→ What you will do
Return the full listing exactly as it is written.

* * * * * * *

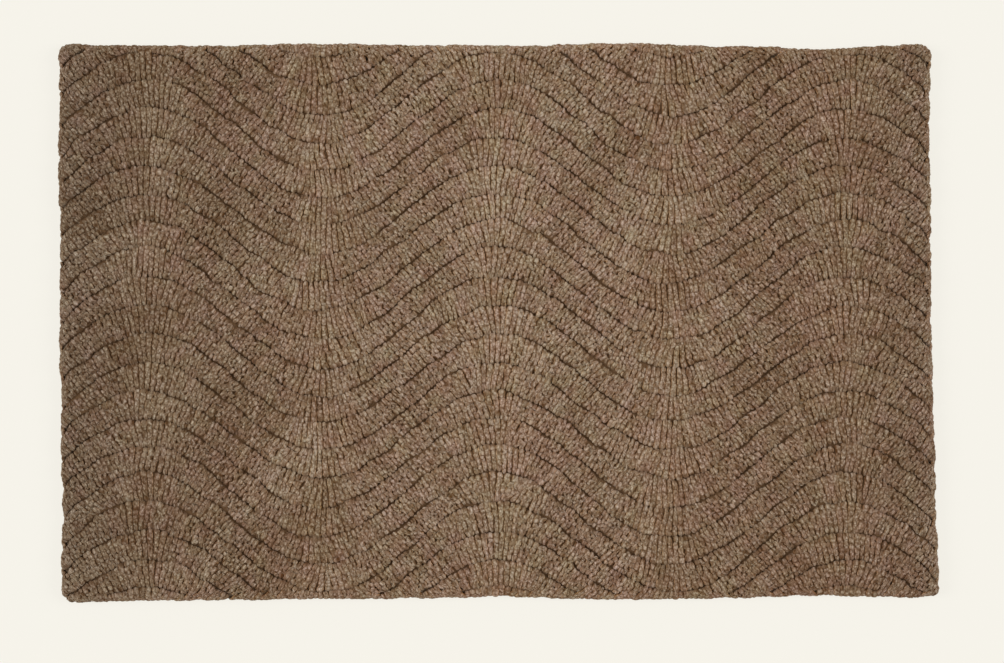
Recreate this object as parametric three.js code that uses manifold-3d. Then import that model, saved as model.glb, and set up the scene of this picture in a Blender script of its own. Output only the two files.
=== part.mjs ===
// A doormat of looped wool pile, lying flat. It is one piece: a thick pad whose pile stands in waving
// ribs with a groove between each two, and whose underside is plain and flat.
// Millimetres. +X runs along the long side, +Y across it and +Z up. The origin is on the underside, in
// the middle of the mat's box.

import * as THREE from 'three';
import { mergeVertices } from 'three/addons/utils/BufferGeometryUtils.js';
import Module from 'manifold-3d';

// The mat
const LENGTH = 700;
const WIDTH = 445;
const THICKNESS = 13;
const CORNER_RADIUS = 9;

// The ribs of pile, which run along the mat in waves
const RIB_PITCH = 22.5;
const GROOVE_DEPTH = 3.6;
const WAVE_LENGTH = 280;
const WAVE_HEIGHT = 36;
const WANDERS = [
  { height: 1.2, along: 310, across: 170, start: 0.15 },
  { height: 0.8, along: 135, across: -95, start: 0.6 },
];

// One rib's cross section, from a groove over the flat crown towards the next groove: the part of the
// pitch, and how far the pile lies below the crown there
const RIB_PROFILE = [
  { part: 0, drop: GROOVE_DEPTH },
  { part: 0.24, drop: 0 },
  { part: 0.76, drop: 0 },
];

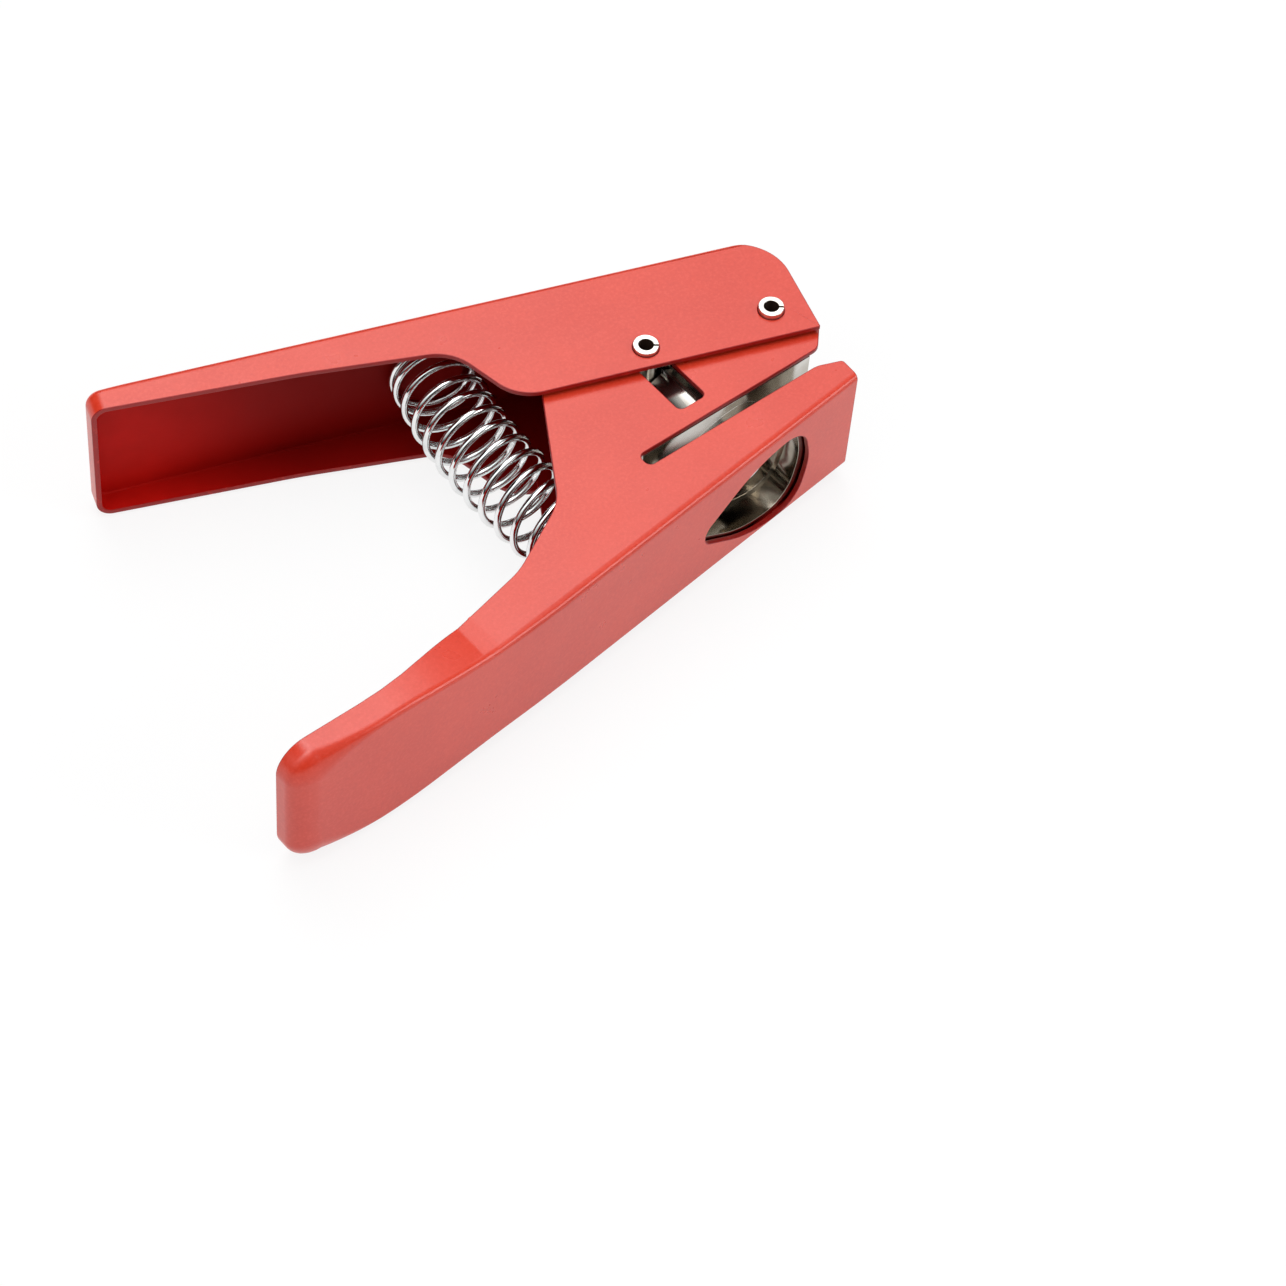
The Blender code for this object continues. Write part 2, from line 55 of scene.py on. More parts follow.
# ---------------------------------------------------------------- sizes
# Metres from the pivot axis, as the solids have them. Five differ from the solids: the
# frame's throat radius, the bend round its grip end, and the pins' wall, split and fit.
sheet = 0.0012
bend_radius = 0.0015
rest_gap = 0.0003
slide_gap = 0.0003
overrun = 0.0040

head_room = 0.0054
lever_reach = 0.1463
lever_nose = 0.0086
lever_nose_lean = 0.0013
lever_nose_radius = 0.0116
lever_tip_radius = 0.0004
lever_drop = 0.0075
lever_heel_reach = 0.0599
lever_heel_radius = 0.0100
lever_notch_run = 0.0094
lever_notch_height = 0.0087
lever_notch_radius = 0.0100
lever_grip_reach = 0.1017
lever_grip_height = 0.0120
lever_grip_radius = 0.1500
lever_end_height = 0.0148
lever_corner_radius = 0.0036
lever_end_radius = 0.0018
lever_end_blend = 0.0060
lever_flare = 0.0004
lever_open_angle = math.radians(19.7)
lever_travel = math.radians(22.0)

jaw_depth = 0.00804
frame_web_angle = math.radians(6.45)
jaw_reach = 0.0045
jaw_front_angle = math.radians(2.5)
jaw_nose_step = 0.0022
jaw_nose_radius = 0.0010
jaw_chin_reach = 0.0011
jaw_chin_radius = 0.0060
slot_top_drop = 0.0129
slot_height = 0.0036
slot_end_gap = 0.0015
slot_radius = 0.0015
ear_nose = 0.0069
ear_nose_radius = 0.0030
ear_chin_reach = 0.0025
ear_chin_radius = 0.0030
ear_cheek_drop = 0.0083
ear_brow_radius = 0.0085
ear_top_height = 0.0140
ear_heel_reach = 0.0520
ear_heel_radius = 0.0040
ear_throat_reach = 0.0689
ear_throat_drop = 0.0126
ear_throat_radius = 0.0140
ear_shoulder_reach = 0.0865
ear_shoulder_drop = 0.02175
ear_shoulder_radius = 0.0200
grip_start_reach = 0.1255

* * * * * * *

→ Task result
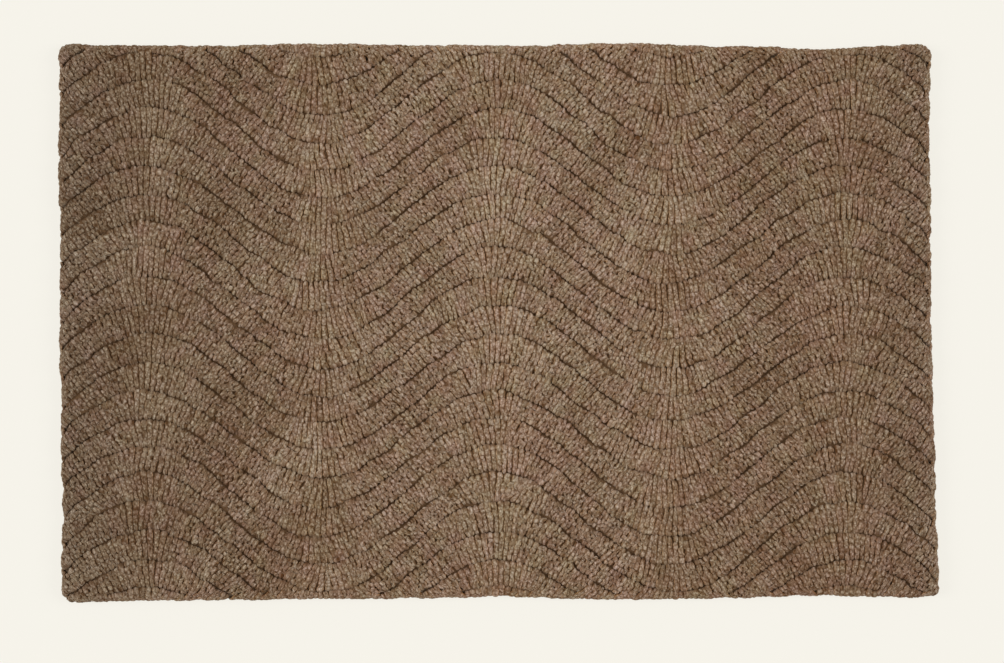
Recreate this object as parametric three.js code that uses manifold-3d. Then import that model, saved as model.glb, and set up the scene of this picture in a Blender script of its own. Output only the two files.
=== part.mjs ===
// A doormat of looped wool pile, lying flat. It is one piece: a thick pad whose pile stands in waving
// ribs with a groove between each two, and whose underside is plain and flat.
// Millimetres. +X runs along the long side, +Y across it and +Z up. The origin is on the underside, in
// the middle of the mat's box.

import * as THREE from 'three';
import { mergeVertices } from 'three/addons/utils/BufferGeometryUtils.js';
import Module from 'manifold-3d';

// The mat
const LENGTH = 700;
const WIDTH = 445;
const THICKNESS = 13;
const CORNER_RADIUS = 9;

// The ribs of pile, which run along the mat in waves
const RIB_PITCH = 22.5;
const GROOVE_DEPTH = 3.6;
const WAVE_LENGTH = 280;
const WAVE_HEIGHT = 36;
const WANDERS = [
  { height: 1.2, along: 310, across: 170, start: 0.15 },
  { height: 0.8, along: 135, across: -95, start: 0.6 },
];

// One rib's cross section, from a groove over the flat crown towards the next groove: the part of the
// pitch, and how far the pile lies below the crown there
const RIB_PROFILE = [
  { part: 0, drop: GROOVE_DEPTH },
  { part: 0.24, drop: 0 },
  { part: 0.76, drop: 0 },
];

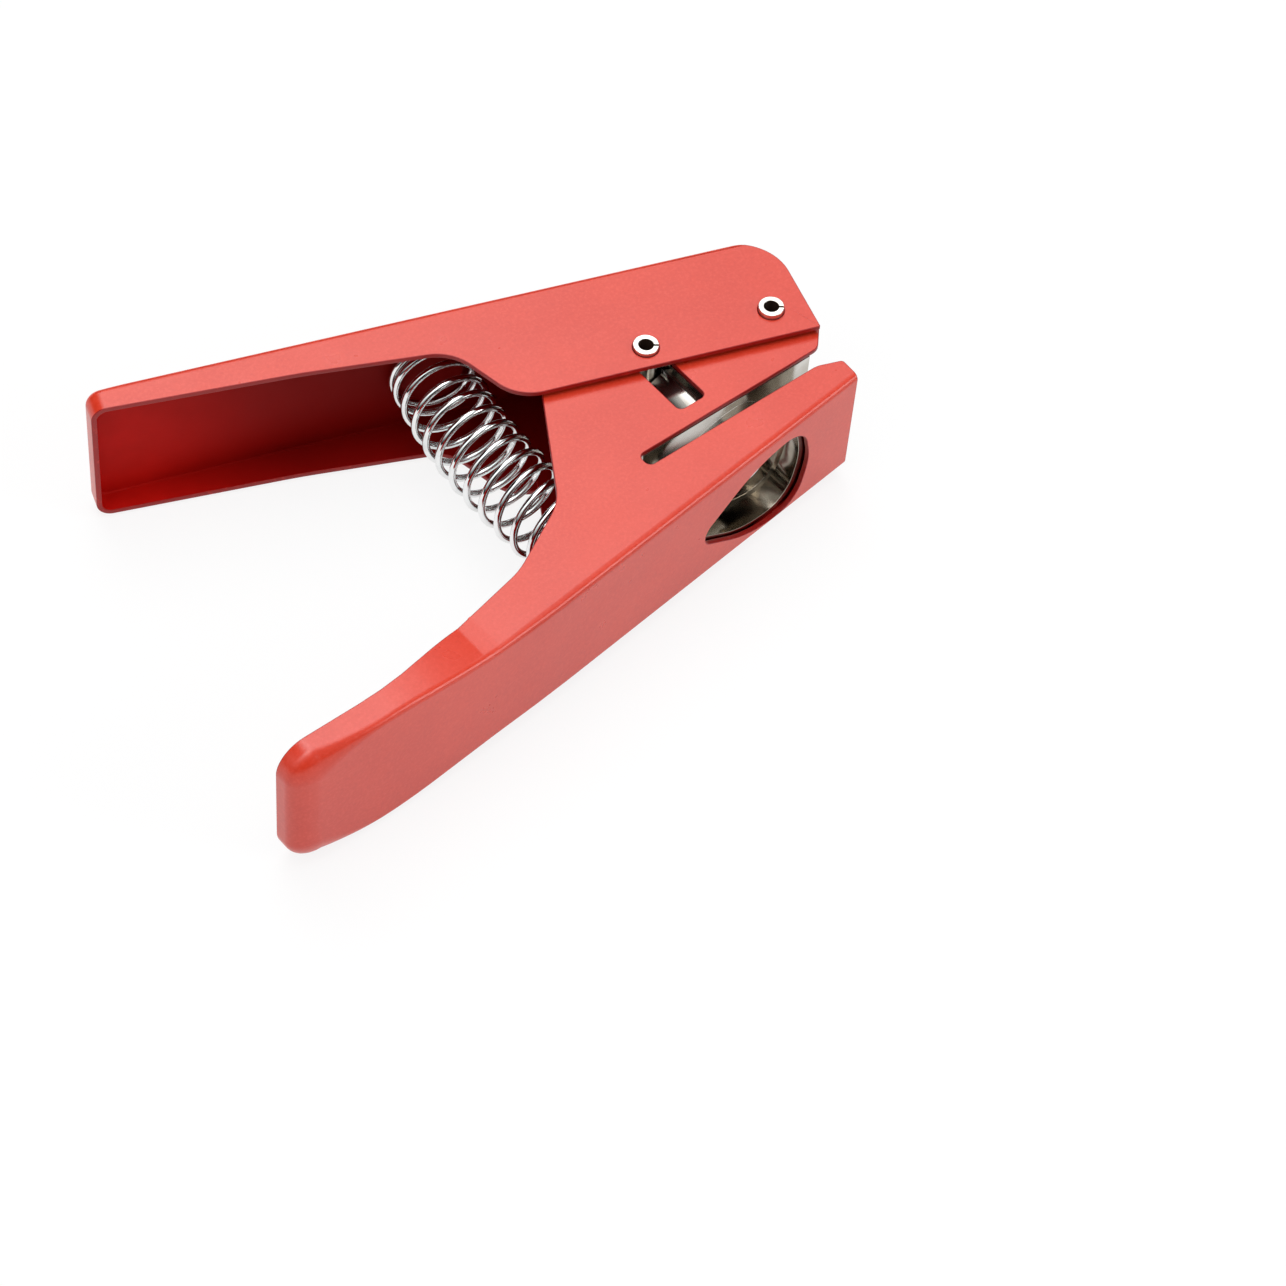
The Blender code for this object continues. Write part 2, from line 55 of scene.py on. More parts follow.
# ---------------------------------------------------------------- sizes
# Metres from the pivot axis, as the solids have them. Five differ from the solids: the
# frame's throat radius, the bend round its grip end, and the pins' wall, split and fit.
sheet = 0.0012
bend_radius = 0.0015
rest_gap = 0.0003
slide_gap = 0.0003
overrun = 0.0040

head_room = 0.0054
lever_reach = 0.1463
lever_nose = 0.0086
lever_nose_lean = 0.0013
lever_nose_radius = 0.0116
lever_tip_radius = 0.0004
lever_drop = 0.0075
lever_heel_reach = 0.0599
lever_heel_radius = 0.0100
lever_notch_run = 0.0094
lever_notch_height = 0.0087
lever_notch_radius = 0.0100
lever_grip_reach = 0.1017
lever_grip_height = 0.0120
lever_grip_radius = 0.1500
lever_end_height = 0.0148
lever_corner_radius = 0.0036
lever_end_radius = 0.0018
lever_end_blend = 0.0060
lever_flare = 0.0004
lever_open_angle = math.radians(19.7)
lever_travel = math.radians(22.0)

jaw_depth = 0.00804
frame_web_angle = math.radians(6.45)
jaw_reach = 0.0045
jaw_front_angle = math.radians(2.5)
jaw_nose_step = 0.0022
jaw_nose_radius = 0.0010
jaw_chin_reach = 0.0011
jaw_chin_radius = 0.0060
slot_top_drop = 0.0129
slot_height = 0.0036
slot_end_gap = 0.0015
slot_radius = 0.0015
ear_nose = 0.0069
ear_nose_radius = 0.0030
ear_chin_reach = 0.0025
ear_chin_radius = 0.0030
ear_cheek_drop = 0.0083
ear_brow_radius = 0.0085
ear_top_height = 0.0140
ear_heel_reach = 0.0520
ear_heel_radius = 0.0040
ear_throat_reach = 0.0689
ear_throat_drop = 0.0126
ear_throat_radius = 0.0140
ear_shoulder_reach = 0.0865
ear_shoulder_drop = 0.02175
ear_shoulder_radius = 0.0200
grip_start_reach = 0.1255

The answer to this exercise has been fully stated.